Below are some good videos that go trough these concepts.
Computer Timescales Mapped onto Human Timescales - Computerphile
How CPU Memory & Caches Work - Computerphile
How Branch Prediction Works in CPUs - Computerphile
Theo - I finally know how CPUs work (w/ Casey Muratori)
Actually, the entire playlist with Matt Godbolt on Computerphile is fantastic and I can really recommend watching trough it at some point. And yes, that is the legendary Godbolt that created Compiler Explorer.
If you want to try writing some assembly yourself just to experiment, I have played around with fasm before which you can install a compiler for.
Additionally, while trying to figure out if my compiler actually managed to properly optimize my code and while reading the output assembly I used these resources:
- University of Virginia Computer Science - x86 Assembly Guide
- Agner Fog. Technical University of Denmark - Software optimization resources
- Agner Fog. Technical University of Denmark - Optimizing subroutines in assembly language
Comments to lecture
During the lecture we noticed the “page faults” statistic from perf. As we discussed, we assumed
it is quite close to cache misses (see CPU cache).
However, it turns out the answer is both yes and no, looking at definition of a page
fault, it is actually due to the much more complicated
layout of modern CPU’s which now has a memory management unit (MMU). So far I have not found good
documentation that details the relation between page faults and cache misses but it seems that in
most cases, a page fault is triggered by a cache miss, see this stackoverflow
post.
Optimization
Casey Muratori is a well known proponent of writing performant code by default and he has a wealth of knowledge on the subject. So if you want to get into optimization I can recommend having a listen to the series of lectures he has created on the subject, or at least the first episode that is linked below which is about his take on the subject.

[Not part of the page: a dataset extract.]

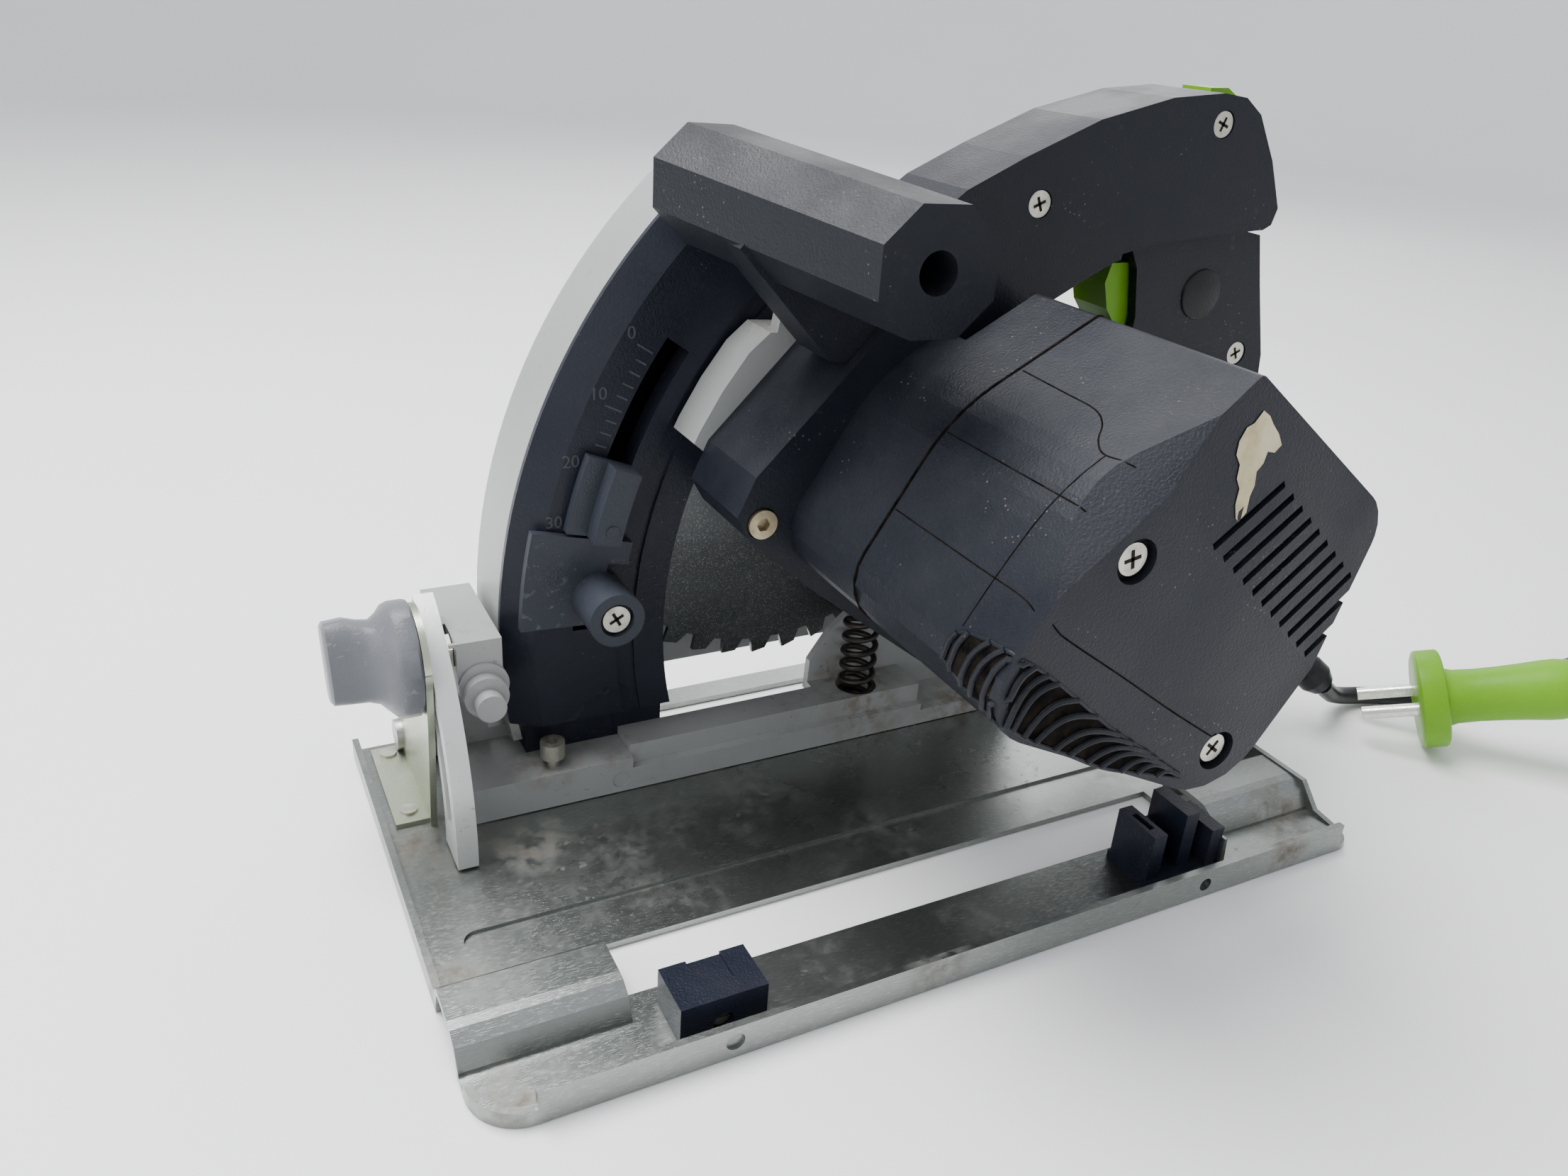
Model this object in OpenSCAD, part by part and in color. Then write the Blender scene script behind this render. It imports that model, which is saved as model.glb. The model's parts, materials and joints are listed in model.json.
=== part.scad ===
// Plunge-cut circular saw with bevel base, depth stop and mains lead.
// +X runs from the front of the saw to its rear, +Y to the blade side, +Z up.
// The origin is the middle of the base plate's underside.

/* [Base] */
// Length of the base plate along the cut
base_l = 288; // [280:1:292]
// Distance from the origin to the plate's near edge, on the motor side
base_near = 80; // [78:1:82]
// Distance from the origin to the plate's far edge, on the blade side
base_far = 88; // [87:1:90]
// Thickness of the base sheet
sheet = 2; // [1.5:0.1:2]

/* [Blade] */
// Radius of the saw blade at the tooth tips
blade_r = 80; // [77:0.5:80]
// Number of teeth
blade_teeth = 42; // [24:2:48]
// Thickness of the blade body
blade_t = 1.6; // [1.2:0.1:1.6]

/* [Motor] */
// Length of the motor housing along its shaft, without the end cap
motor_l = 78; // [76:1:80]
// Corner radius of the motor housing
motor_r = 14; // [10:1:16]

/* [Lead] */
// Diameter of the mains lead
lead_d = 6.8; // [6:0.2:7]

/* [Hidden] */
$fn = 64;
corner_steps = 5;
big = 400;
half_l = base_l / 2;

// Base sheet features
flange_h = 10;
front_flange_h = 6.5;
rear_flange_h = 11;
lip_h = 4.7;
near_corner_r = 14;
arch_end_x = 100;
slot_near = -52;
slot_far = -32;
blade_gap_near = 42;
blade_gap_far = 78;

// Bevel hinge, along X at the blade side
bevel_y = 82;
bevel_z = 9;
bevel_pin_r = 3.95;
bevel_bore_r = 4;
ear_r = 6.4;
rivet_x = -134;
bolt_y = 45;
bolt_z = 58;
bolt_r = 2.95;
quad_in = 54;
quad_out = 69.5;
quad_slot_in = 58.1;
quad_slot_out = 64.7;
quad_back = -120.4;
bolt_end = -118.7;
nut_r = 5.6;

// Plunge hinge, along Y at the rear
piv_x = 84;
piv_z = 55;
pin_r = 5.95;
bore_r = 6;
plunge_travel = 40.5;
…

Molly Rocket - Refterm Lecture Part 1 - Philosophies of Optimization
In one of the previous lectures I linked a video about optimizing hash maps. In case you did not watch it that time, I would recommend giving it a go for this lecture as now with this context in mind it might make a lot of sense!
strager - Faster than Rust and C++: the PERFECT hash table
Lastly, below are two very entertaining stores about optimization that I can recommend watching/listening to.
First is the story of hatetris on the episode CORECURSIVE #109: HATETRIS - Obsession, Friendship, and World Records. Hatetris is a version of Tetris where you always get the worst piece, and how people beat world records by both algorithmic advances but also optimization.
I like math, and sometimes I do some “recreational math” and watch videos about math. One evening I found a video about a hilarious story of community optimization. The problem itself is about finding five-letter words with twenty-five unique letters.
Stand-up Maths - Someone improved my code by 40,832,277,770%
Algorithms
In the lecture I mentioned the visualization of sorting algorithms and data representations used by chess engine algorithms, so below I have linked those videos!
Timo Bingmann - 15 Sorting Algorithms in 6 Minutes
Coding with Tom - I Coded a Chess Engine in 7 Languages to test Performance!
Testing language speed
Lastly I would like to highlight how bad most “language speed tests” are. They are almost never representations of the real world applications and sometimes just plain bad. Below is a longer discussion about why one of these tests that has made the rounds on the internet is not good.
ThePrimeTime - It’s Really Just That Bad